Pour y remédier, l'ACRAM facilite le financement des entreprises de café par le biais de partenariats bancaires régionaux et de forums d'investissement. Nous appuyons également l'adoption de technologies, notamment les systèmes de paiement numérique pour les caféiculteurs et les outils d'évaluation de la qualité basés sur l'IA.
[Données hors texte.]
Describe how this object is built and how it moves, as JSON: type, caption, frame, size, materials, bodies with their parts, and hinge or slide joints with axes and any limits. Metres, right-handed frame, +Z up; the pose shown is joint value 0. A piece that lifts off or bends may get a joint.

Enfin, nous travaillons à renforcer le plaidoyer en faveur de politiques qui incitent à la transformation du café et réduisent les barrières commerciales entre les pays africains.

 

Un homme en chemise blanche et tablier verse des grains de café dans une machine à moudre.
Barista se préparant à moudre des grains de café lors du salon de l'African Fine Coffee Association (AFCA) en 2025.
© African Fine Coffee Association
Une femme présente une sélection de cafés Robusta sur un stand d'exposition.
Sélection de Robusta africain sur un stand d'exposition de l'AFCA 2025
© ITC

Quel message adressez-vous aux acheteurs de café du monde entier à propos du Robusta africain ?

Nous les invitons à dépasser les stéréotypes et à découvrir la richesse du Robusta africain.

Le travail que nous effectuons avec l'ITC, les partenaires européens et les producteurs africains ouvre de nouvelles opportunités pour les acheteurs de s'approvisionner en Robusta fin de haute qualité, durable et cultivé de manière éthique.

Le moment est venu d'embrasser l'avenir du café – et l'Afrique est en train de montrer la voie.

Une femme et un homme, debout, dégustent consciencieusement une tasse de café sur un stand d'exposition.
Dégustation de café au salon de l'AFCA 2025
© African Fine Coffee Association

* L'ACRAM est soutenu par le programme ACP Business-Friendly, mis en œuvre par le Centre du commerce international (ITC) et financé par l'Union européenne et l'Organisation des États d'Afrique, des Caraïbes et du Pacifique.